THE EFFECT OF CORPORATE GOVERNANCE, CASH FLOW, AND DIVIDEND POLICY ON COMPANY PERFORMANCE WITH FAMILY OWNERSHIP AS MODERATING VARIABLES ON MANUFACTURING COMPANIES LISTED ON INDONESIA STOCK EXCHANGE
DOI:
https://doi.org/10.21512/jafa.v9i1.8161Keywords:
Corporate Governance, Cash Flow, Dividend Policy, Firm Age, Family OwnershipAbstract
The purpose of this research is to examine the effect of corporate governance, cash flow, and dividend policy on firm performance in manufacturing companies listed on Indonesia Stock Exchange period of 2016 – 2020. This research uses firm age as a control variable and family ownership as a moderating variable. The technique for the quantitative data uses a statistical tool, i.e. Moderated Regression Analysis (MRA). The results shows that cash flow has a positive effect on firm performance. Meanwhile, corporate governance, and dividend policy have no effect on firm performance the implication is the members of corporate governance may come from non-family members or majority are non-family member so the family can not force regulation as well as dividend policy.

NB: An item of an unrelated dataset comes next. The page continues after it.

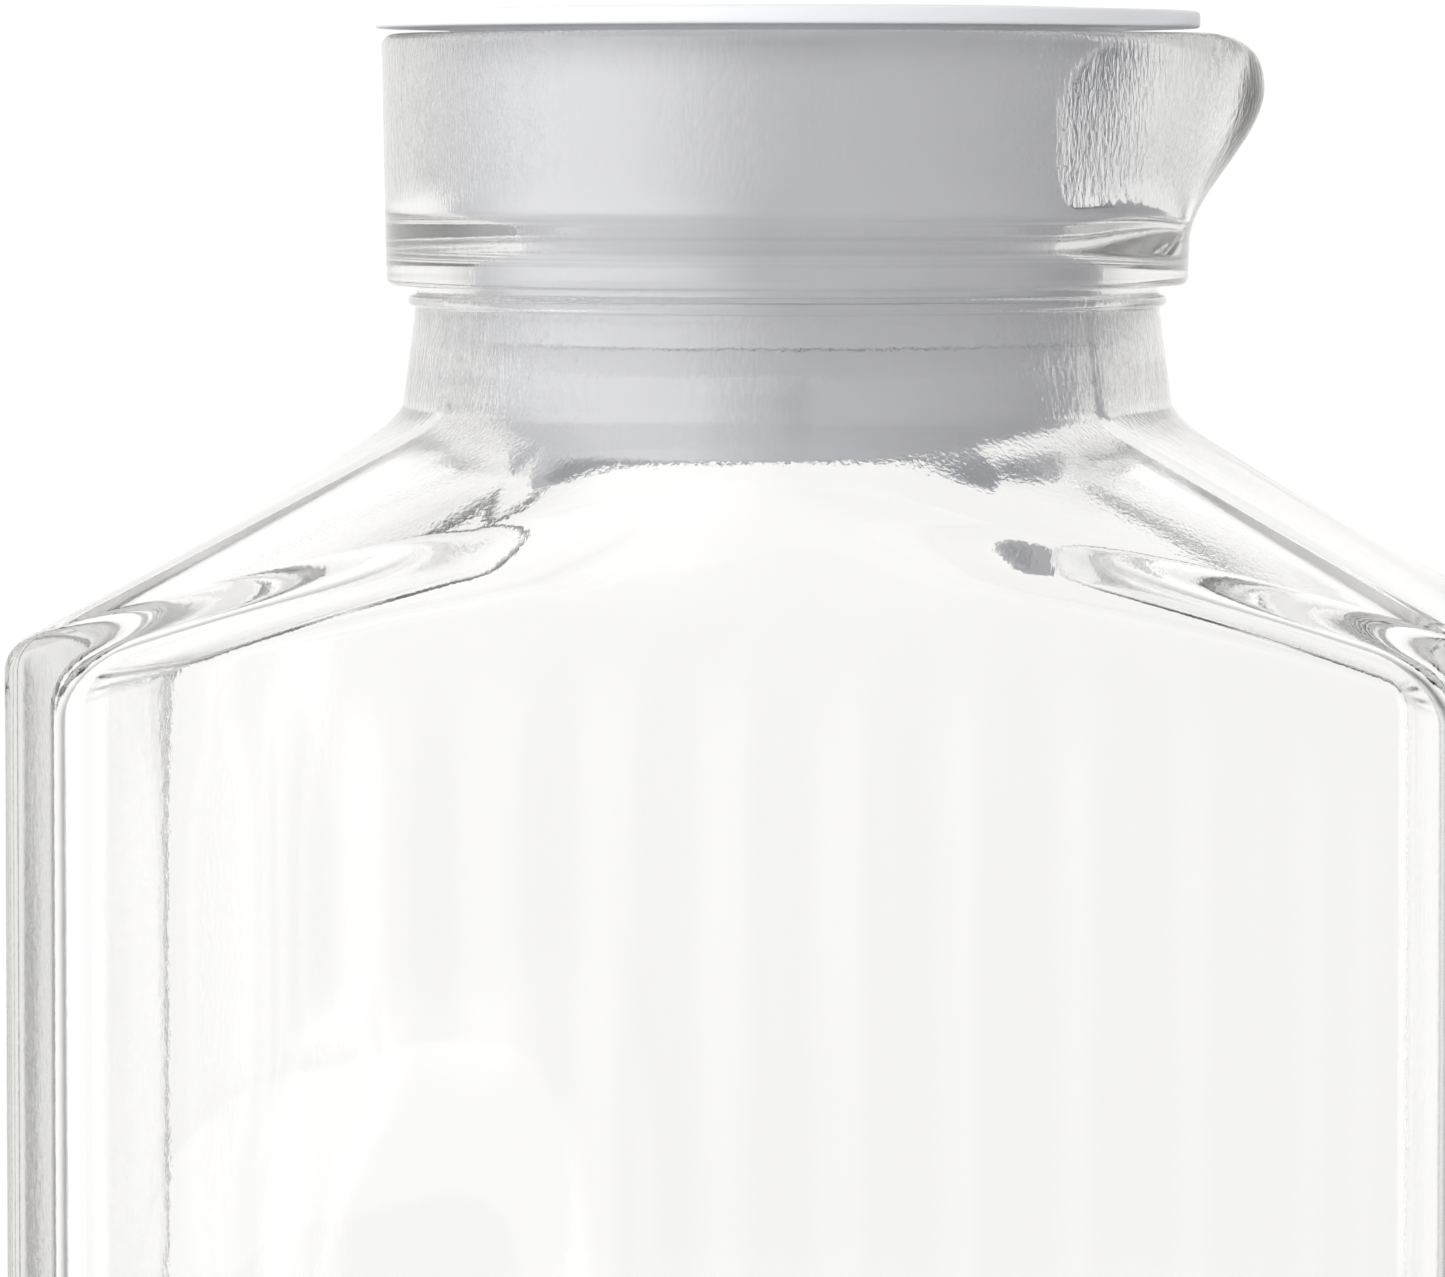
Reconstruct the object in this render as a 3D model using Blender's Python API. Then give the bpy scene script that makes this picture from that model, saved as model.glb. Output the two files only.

Then family ownership is able to strengthen the relationship between corporate governance on firm performance since family members can enforce regulations and procedures. However, family ownership is not able to strengthen or weaken the relationship between cash flow, and dividend policy on firm performance because cash flow and dividend policy are based on company’s daily operation.